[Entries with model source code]
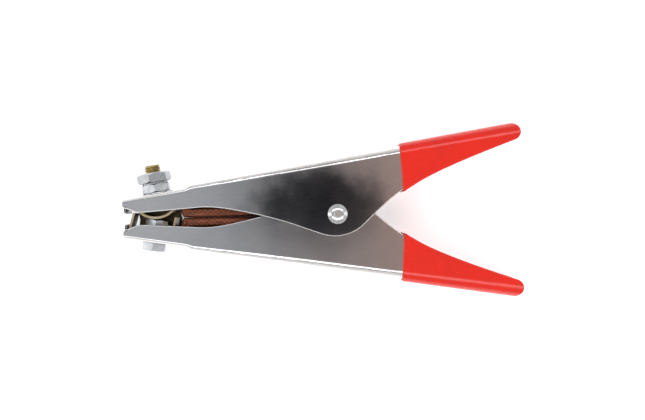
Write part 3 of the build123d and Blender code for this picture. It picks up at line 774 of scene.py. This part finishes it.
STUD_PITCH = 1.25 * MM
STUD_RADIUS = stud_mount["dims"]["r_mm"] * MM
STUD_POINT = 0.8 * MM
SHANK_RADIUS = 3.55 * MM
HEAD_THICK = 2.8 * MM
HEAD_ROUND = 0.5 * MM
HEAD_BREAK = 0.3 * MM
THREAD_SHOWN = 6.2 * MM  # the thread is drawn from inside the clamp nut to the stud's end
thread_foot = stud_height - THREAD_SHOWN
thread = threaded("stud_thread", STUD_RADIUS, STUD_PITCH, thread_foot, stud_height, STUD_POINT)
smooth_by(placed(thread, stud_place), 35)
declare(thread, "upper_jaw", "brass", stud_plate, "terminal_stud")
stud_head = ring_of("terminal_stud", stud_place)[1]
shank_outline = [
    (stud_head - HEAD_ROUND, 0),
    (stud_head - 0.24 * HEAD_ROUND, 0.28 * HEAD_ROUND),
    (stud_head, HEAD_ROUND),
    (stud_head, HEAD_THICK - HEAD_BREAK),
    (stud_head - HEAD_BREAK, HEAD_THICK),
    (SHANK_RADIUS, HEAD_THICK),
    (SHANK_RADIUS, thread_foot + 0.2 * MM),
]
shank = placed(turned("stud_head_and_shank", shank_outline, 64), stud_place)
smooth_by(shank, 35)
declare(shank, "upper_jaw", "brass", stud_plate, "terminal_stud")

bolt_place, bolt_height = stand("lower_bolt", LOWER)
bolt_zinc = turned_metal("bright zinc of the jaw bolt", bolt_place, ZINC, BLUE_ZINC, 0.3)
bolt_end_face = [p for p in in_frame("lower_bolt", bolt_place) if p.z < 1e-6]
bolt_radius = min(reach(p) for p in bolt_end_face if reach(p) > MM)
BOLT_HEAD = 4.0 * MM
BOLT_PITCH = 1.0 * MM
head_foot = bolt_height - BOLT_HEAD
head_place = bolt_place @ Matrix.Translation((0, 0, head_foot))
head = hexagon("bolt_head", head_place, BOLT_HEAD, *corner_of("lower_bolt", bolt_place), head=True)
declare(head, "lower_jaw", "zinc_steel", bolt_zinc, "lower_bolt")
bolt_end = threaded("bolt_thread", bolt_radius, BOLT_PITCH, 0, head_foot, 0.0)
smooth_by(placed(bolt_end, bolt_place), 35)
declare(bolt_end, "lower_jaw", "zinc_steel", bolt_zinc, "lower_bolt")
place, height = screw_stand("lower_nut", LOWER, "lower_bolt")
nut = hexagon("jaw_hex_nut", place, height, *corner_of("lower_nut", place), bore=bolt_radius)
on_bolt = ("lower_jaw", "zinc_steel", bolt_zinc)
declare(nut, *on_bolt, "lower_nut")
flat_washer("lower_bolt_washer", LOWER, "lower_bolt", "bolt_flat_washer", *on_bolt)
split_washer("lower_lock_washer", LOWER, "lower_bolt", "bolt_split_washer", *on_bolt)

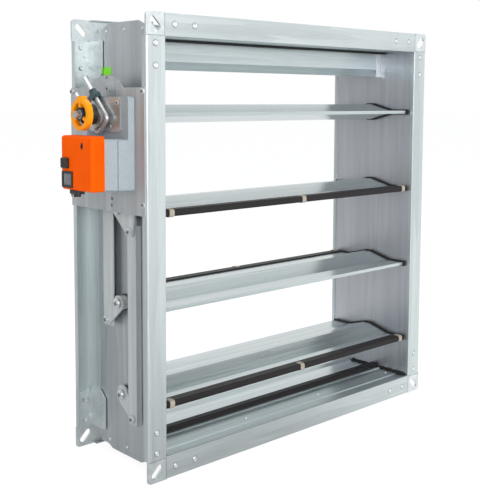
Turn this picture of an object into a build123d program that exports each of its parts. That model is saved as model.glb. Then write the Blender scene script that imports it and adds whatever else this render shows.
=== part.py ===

**EXERCISE GOAL**
Write out every entry again, keeping each line exactly the same.

**EXERCISE RESPONSE**
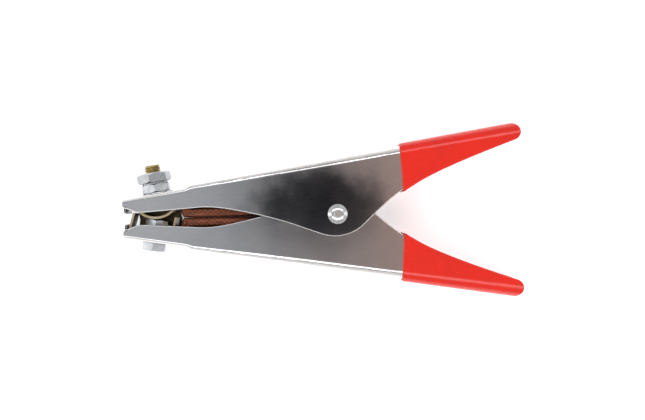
Write part 3 of the build123d and Blender code for this picture. It picks up at line 774 of scene.py. This part finishes it.
STUD_PITCH = 1.25 * MM
STUD_RADIUS = stud_mount["dims"]["r_mm"] * MM
STUD_POINT = 0.8 * MM
SHANK_RADIUS = 3.55 * MM
HEAD_THICK = 2.8 * MM
HEAD_ROUND = 0.5 * MM
HEAD_BREAK = 0.3 * MM
THREAD_SHOWN = 6.2 * MM  # the thread is drawn from inside the clamp nut to the stud's end
thread_foot = stud_height - THREAD_SHOWN
thread = threaded("stud_thread", STUD_RADIUS, STUD_PITCH, thread_foot, stud_height, STUD_POINT)
smooth_by(placed(thread, stud_place), 35)
declare(thread, "upper_jaw", "brass", stud_plate, "terminal_stud")
stud_head = ring_of("terminal_stud", stud_place)[1]
shank_outline = [
    (stud_head - HEAD_ROUND, 0),
    (stud_head - 0.24 * HEAD_ROUND, 0.28 * HEAD_ROUND),
    (stud_head, HEAD_ROUND),
    (stud_head, HEAD_THICK - HEAD_BREAK),
    (stud_head - HEAD_BREAK, HEAD_THICK),
    (SHANK_RADIUS, HEAD_THICK),
    (SHANK_RADIUS, thread_foot + 0.2 * MM),
]
shank = placed(turned("stud_head_and_shank", shank_outline, 64), stud_place)
smooth_by(shank, 35)
declare(shank, "upper_jaw", "brass", stud_plate, "terminal_stud")

bolt_place, bolt_height = stand("lower_bolt", LOWER)
bolt_zinc = turned_metal("bright zinc of the jaw bolt", bolt_place, ZINC, BLUE_ZINC, 0.3)
bolt_end_face = [p for p in in_frame("lower_bolt", bolt_place) if p.z < 1e-6]
bolt_radius = min(reach(p) for p in bolt_end_face if reach(p) > MM)
BOLT_HEAD = 4.0 * MM
BOLT_PITCH = 1.0 * MM
head_foot = bolt_height - BOLT_HEAD
head_place = bolt_place @ Matrix.Translation((0, 0, head_foot))
head = hexagon("bolt_head", head_place, BOLT_HEAD, *corner_of("lower_bolt", bolt_place), head=True)
declare(head, "lower_jaw", "zinc_steel", bolt_zinc, "lower_bolt")
bolt_end = threaded("bolt_thread", bolt_radius, BOLT_PITCH, 0, head_foot, 0.0)
smooth_by(placed(bolt_end, bolt_place), 35)
declare(bolt_end, "lower_jaw", "zinc_steel", bolt_zinc, "lower_bolt")
place, height = screw_stand("lower_nut", LOWER, "lower_bolt")
nut = hexagon("jaw_hex_nut", place, height, *corner_of("lower_nut", place), bore=bolt_radius)
on_bolt = ("lower_jaw", "zinc_steel", bolt_zinc)
declare(nut, *on_bolt, "lower_nut")
flat_washer("lower_bolt_washer", LOWER, "lower_bolt", "bolt_flat_washer", *on_bolt)
split_washer("lower_lock_washer", LOWER, "lower_bolt", "bolt_split_washer", *on_bolt)

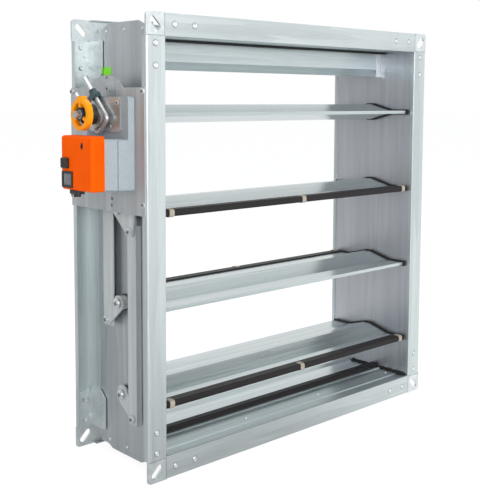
Turn this picture of an object into a build123d program that exports each of its parts. That model is saved as model.glb. Then write the Blender scene script that imports it and adds whatever else this render shows.
=== part.py ===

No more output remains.